In January 2018, the FASB issued ASU 2018-01, “Leases: Land Easement Practical Expedient for Transition to ASU 2016-02". ASU 2018-01 permits the election of an optional transition practical expedient to not evaluate land easements that exist or expired before the entity’s adoption of ASC 2016-02 and that were not previously accounted for as leases. We plan to adopt ASU 2018-01 at the same time we adopt ASU 2016-02.

In July 2018, the FASB issued ASU 2018-11, "Leases: Targeted Improvements" ("ASU 2018-11"). ASU 2018-11 provides entities with an additional (and optional) transition method to adopt the new leases standard. Under this new transition method, an entity initially applies the new leases standard at the adoption date and recognizes a cumulative-effect adjustment to the opening balance of retained earnings in the period of adoption. We have not yet determined whether we will use ASU 2018-11's newly permitted adoption method.

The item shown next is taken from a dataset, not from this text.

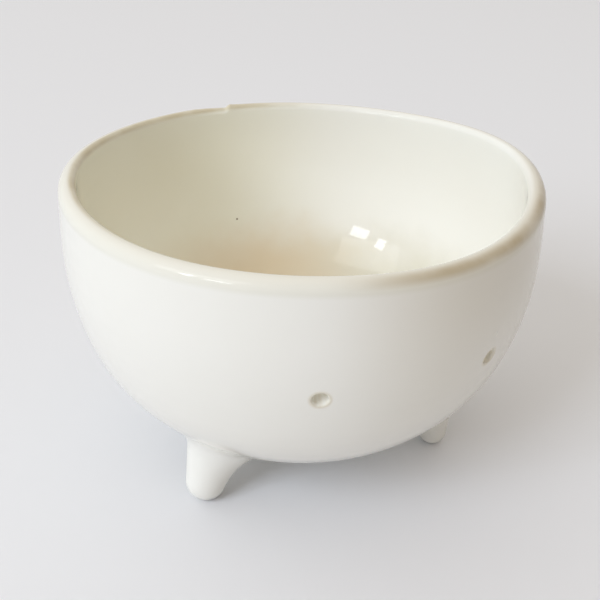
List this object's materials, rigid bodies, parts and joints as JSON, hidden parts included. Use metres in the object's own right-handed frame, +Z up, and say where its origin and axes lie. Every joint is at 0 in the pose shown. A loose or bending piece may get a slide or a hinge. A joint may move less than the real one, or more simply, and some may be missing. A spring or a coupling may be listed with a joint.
{
  "type": "yarn bowl",
  "caption": "Deep round glazed bowl that holds a ball of yarn, with small yarn holes in its wall, a notch in its rim and short cone feet.",
  "frame": {"origin": "on the table, under the bowl's axis", "axes": "+Z up along the bowl's axis, -Y towards the side with the yarn holes, +Y towards the rim notch and the back foot"},
  "size_m": [0.15, 0.15, 0.0983],
  "materials": {
    "glaze": "glossy warm white glaze over pale clay"
  },
  "bodies": {
    "root": {"bowl": "glaze", "foot_front_left": "glaze", "foot_front_right": "glaze", "foot_back": "glaze", "seam_coil_front_left": "glaze", "seam_coil_front_right": "glaze", "seam_coil_back": "glaze"}
  },
  "joints": []
}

We are in the process of implementing a new lease administration and accounting system. We plan to adopt ASU 2016-02 and ASU 2018-01 effective January 1, 2019. The adoption of ASU 2016-02 and ASU 2018-01 will result in our recognition of right of use assets and lease liabilities that we have not previously recorded. Although we believe it is premature as of the date of this report to provide any estimate of the impact of adopting ASU 2016-02 and ASU 2018-01, we do expect that it will have a material impact on our consolidated financial statements.